The film was a longtime passion project for Sandy Smolan. He first got the idea for the film in 1983 after moving to Moose Lake, Minnesota from New York for a job and wanting to do a feature about the community where he lived. For a few years, he could not envision what the story would be about until he remembered he was given Letters From the Country, a short story collection written by Carol Bly shortly before leaving New York. The stories are set in the Moose Lake area. He decided to adapt it and was able to get Judith Guest, author of the novel Ordinary People and a Minnesotan, to write the script. Financing was a prolonged process involving grants from the Corporation for Public Broadcasting and PBS's American Playhouse. In 1984 and 1985, Smolan was invited to present his concept for the film at the Sundance Institute. The film was the recipient of the first ever Sundance/Panavision Filmmaker Grant, which provided the production with a Panaflex camera that permitted filming in temperatures of 20 below zero.

Filming took place over 30 days in November 1986, in Sandstone, Minnesota with post-production completed in August 1987. The budget was $1.2 million (equivalent to $ million in ).

== Release ==
The film had its world premiere at the Toronto International Film Festival on September 17, 1987. Thereafter, it played the film festival circuit, including the 1988 Sundance Film Festival, Berlin Film Festival, and the Seattle International Film Festival.

A year after its Toronto premiere, the film secured a distribution deal with Taurus Entertainment Company, a specialty unit of United Artists. It was given a limited theatrical release on January 20, 1989.
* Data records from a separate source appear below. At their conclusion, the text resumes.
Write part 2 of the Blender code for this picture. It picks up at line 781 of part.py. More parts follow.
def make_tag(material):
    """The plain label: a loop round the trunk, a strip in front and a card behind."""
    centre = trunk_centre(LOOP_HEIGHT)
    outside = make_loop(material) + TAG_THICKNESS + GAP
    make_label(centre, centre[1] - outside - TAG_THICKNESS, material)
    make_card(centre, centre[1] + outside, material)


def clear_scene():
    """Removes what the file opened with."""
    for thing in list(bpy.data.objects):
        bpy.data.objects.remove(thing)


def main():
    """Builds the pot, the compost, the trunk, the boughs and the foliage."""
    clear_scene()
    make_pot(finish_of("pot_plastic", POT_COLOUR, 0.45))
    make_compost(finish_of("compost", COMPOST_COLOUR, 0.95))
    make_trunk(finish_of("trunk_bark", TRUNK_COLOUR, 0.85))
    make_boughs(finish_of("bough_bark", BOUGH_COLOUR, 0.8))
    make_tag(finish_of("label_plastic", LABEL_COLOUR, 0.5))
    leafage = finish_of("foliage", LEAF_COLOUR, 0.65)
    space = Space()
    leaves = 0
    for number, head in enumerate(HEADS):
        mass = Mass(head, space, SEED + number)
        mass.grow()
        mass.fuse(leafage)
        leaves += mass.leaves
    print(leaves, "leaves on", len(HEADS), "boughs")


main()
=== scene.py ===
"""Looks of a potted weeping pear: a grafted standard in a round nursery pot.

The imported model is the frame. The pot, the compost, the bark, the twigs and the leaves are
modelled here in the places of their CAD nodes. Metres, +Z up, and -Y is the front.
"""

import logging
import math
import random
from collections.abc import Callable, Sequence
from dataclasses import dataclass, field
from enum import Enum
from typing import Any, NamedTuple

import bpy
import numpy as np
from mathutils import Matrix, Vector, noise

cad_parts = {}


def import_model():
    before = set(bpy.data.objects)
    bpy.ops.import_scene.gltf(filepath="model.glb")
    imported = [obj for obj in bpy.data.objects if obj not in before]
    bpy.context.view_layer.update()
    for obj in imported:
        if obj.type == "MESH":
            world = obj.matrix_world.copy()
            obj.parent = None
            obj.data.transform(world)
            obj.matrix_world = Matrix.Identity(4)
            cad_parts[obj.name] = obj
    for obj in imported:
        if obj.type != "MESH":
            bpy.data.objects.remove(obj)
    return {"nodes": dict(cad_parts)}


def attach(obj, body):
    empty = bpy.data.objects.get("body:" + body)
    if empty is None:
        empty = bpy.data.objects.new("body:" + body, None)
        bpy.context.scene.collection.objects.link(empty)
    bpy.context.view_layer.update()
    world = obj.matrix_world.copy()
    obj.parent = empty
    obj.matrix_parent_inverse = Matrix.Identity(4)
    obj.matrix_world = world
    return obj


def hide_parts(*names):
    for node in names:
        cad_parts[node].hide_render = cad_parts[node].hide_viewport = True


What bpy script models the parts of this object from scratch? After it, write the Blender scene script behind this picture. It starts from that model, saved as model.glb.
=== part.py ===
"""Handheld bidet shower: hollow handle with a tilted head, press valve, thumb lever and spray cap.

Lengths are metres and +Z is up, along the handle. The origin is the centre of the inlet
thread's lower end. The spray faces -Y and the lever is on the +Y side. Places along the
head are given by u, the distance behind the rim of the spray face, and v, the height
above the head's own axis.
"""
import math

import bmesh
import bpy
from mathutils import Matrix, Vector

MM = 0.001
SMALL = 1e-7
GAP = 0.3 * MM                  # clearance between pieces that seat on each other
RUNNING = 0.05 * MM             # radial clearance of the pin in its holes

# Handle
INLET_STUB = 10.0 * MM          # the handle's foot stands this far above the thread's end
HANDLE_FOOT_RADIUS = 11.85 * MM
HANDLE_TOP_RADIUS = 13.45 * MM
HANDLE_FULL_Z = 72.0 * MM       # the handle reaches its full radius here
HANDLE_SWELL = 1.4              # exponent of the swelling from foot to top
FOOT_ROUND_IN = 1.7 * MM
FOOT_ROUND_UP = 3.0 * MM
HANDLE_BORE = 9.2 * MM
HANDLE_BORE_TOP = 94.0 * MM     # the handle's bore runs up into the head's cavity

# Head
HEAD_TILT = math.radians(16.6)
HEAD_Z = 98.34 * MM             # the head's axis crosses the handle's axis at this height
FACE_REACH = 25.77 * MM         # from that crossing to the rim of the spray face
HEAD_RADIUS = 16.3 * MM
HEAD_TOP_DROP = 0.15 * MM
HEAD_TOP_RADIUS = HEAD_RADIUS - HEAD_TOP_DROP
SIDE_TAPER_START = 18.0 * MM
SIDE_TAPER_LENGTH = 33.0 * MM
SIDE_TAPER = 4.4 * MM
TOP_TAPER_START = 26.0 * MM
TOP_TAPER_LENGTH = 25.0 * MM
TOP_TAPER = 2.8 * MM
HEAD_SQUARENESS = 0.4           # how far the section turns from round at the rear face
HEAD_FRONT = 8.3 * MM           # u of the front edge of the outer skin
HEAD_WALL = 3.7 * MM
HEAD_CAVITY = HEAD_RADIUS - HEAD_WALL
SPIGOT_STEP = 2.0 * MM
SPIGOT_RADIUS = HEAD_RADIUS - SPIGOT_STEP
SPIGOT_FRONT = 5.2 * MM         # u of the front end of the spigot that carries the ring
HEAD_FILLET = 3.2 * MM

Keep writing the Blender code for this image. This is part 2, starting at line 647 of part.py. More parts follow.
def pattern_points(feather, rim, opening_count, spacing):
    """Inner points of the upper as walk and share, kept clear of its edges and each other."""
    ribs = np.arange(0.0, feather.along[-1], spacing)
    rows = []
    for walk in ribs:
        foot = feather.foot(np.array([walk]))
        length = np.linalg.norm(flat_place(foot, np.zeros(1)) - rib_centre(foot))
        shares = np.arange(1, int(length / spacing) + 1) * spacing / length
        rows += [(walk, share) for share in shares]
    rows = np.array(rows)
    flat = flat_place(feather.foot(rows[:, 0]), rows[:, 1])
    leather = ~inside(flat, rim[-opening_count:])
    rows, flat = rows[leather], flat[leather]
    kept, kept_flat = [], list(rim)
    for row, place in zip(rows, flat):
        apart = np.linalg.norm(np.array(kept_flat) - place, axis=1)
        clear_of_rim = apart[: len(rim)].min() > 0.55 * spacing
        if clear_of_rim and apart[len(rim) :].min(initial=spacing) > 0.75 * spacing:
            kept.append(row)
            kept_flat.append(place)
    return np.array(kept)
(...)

The film was broadcast on American Playhouse in June 1989.

== Critical reception ==
The film received mixed reviews. Kevin Thomas of the Los Angeles Times gave a positive review in which he praised the performances of Lindfors and Reed. He concluded,What distinguishes 'Rachel River' from most other independent American films is not only its ensemble portrayals under the spare and rigorous direction of Sandy Smolan, a documentary film maker in his feature debut. It also boasts appropriately austere images, captured by cinematographer Paul Elliott and its exceptionally rich and evocative score, composed by the distinctive New Age composer Arvo Pärt. The contrast between the way 'Rachel River'...looks and the way it sounds expresses perfectly the difference between the faces its people try to present to the world and what's going on behind them.

The San Francisco Bay Guardian called it "well-acted, low-keyed" and "beautifully photographed and well-written" with "unique, understated flow." The Motion Picture Guide praised the film's performances as "wonderful, albeit small-scaled" and called the cinematography and music "a knockout in two areas," with specific praise for Paul Elliott's "Nykvist-rich lenswork" and Arvo Pärt's "piercingly evocative" score. The New Leader gave the film a negative review, with critic John Morrone describing it as "airless, stagnant" and criticizing the filmmakers for turning the material into "deep freeze cinema." Spirituality & Practice praised the film, writing "Rachel River is a magical movie about the emotional education of adults in a world of mysteries which have no name and of little things that people are reluctant to talk about, such as vague longings, roving fears, and unfulfilled dreams."

==Awards==

The film won the Excellence in Cinematography Award Dramatic for Paul Elliott and a Special Jury Prize for Acting for Viveca Lindfors at the 1988 Sundance Film Festival.